Cobalt–Polymer Nanocomposite Dielectrics for Miniaturized Antennas

Abstract

Cobalt–polymer magnetic nanocomposites have been synthesized and characterized for their microstructure and properties such as permeability, permittivity, dielectric and magnetic losses from 100 MHz to 2 GHz to study their suitability as antenna dielectrics. Oxide-passivated cobalt nanoparticles were dispersed in epoxies to form nanocomposite toroids and thin-film resonator structures on organic substrates. Permeabilities of 2.10 and 2.65 were measured up to 500 MHz, respectively, with 25-nm to 50-nm and 5-nm nanoparticles in the nanocomposites. The loss tangent ranged from 0.02 to 0.04 at these frequencies. A combination of stable permeability of ∼2 at 1 GHz to 2 GHz and permittivity of ∼7 was achieved with nanocomposites having 5-nm nanoparticles.

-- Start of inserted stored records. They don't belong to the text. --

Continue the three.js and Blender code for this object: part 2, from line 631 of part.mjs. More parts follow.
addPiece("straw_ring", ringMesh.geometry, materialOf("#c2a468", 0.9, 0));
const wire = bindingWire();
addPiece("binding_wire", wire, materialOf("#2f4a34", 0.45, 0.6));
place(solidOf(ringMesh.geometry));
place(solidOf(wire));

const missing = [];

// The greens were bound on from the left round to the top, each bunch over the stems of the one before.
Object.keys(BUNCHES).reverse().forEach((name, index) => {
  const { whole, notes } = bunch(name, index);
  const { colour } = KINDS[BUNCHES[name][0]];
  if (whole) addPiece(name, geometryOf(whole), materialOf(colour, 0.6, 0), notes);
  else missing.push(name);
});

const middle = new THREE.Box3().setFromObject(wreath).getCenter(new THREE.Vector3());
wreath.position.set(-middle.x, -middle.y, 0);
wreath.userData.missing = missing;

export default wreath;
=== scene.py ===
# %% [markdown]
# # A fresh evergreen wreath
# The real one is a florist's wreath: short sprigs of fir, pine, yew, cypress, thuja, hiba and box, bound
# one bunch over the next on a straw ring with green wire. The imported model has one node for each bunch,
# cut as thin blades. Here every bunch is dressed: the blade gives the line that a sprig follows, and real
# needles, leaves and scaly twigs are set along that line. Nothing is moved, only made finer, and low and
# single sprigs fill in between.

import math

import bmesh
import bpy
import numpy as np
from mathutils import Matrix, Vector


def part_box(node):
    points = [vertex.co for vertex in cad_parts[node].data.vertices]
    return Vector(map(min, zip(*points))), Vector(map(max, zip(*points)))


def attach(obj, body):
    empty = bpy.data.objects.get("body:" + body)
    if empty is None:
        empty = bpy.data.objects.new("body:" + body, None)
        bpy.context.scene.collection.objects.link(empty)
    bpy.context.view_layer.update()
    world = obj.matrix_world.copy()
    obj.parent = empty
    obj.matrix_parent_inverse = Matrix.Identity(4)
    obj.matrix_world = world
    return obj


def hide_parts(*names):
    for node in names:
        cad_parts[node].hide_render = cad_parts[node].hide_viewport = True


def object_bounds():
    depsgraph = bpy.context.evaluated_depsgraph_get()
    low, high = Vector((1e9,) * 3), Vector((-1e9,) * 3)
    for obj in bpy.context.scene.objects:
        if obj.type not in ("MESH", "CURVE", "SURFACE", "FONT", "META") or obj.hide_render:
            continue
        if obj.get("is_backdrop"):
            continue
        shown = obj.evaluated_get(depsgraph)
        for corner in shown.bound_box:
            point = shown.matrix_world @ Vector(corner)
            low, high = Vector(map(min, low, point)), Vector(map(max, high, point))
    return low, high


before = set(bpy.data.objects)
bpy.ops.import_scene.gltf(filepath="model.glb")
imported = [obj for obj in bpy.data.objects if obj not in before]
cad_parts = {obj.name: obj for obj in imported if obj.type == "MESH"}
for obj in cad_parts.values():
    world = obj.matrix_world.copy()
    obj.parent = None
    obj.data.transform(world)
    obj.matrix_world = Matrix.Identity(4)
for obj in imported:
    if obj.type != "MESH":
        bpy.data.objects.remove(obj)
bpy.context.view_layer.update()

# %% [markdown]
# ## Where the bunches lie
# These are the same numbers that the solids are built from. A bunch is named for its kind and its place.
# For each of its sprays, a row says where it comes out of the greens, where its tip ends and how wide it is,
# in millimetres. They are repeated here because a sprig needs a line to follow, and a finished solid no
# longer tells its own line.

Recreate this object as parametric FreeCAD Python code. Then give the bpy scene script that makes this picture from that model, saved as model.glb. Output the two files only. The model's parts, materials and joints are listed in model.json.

The magnetic nanomaterials described in this paper can overcome the limitations from domain-wall and eddy-current losses in microscale metal–polymer composites, leading to enhanced frequency stability. The paper also demonstrates integration of metal–polymer nanocomposites as thin-film build-up layers with two-metal-layer structures on organic substrates.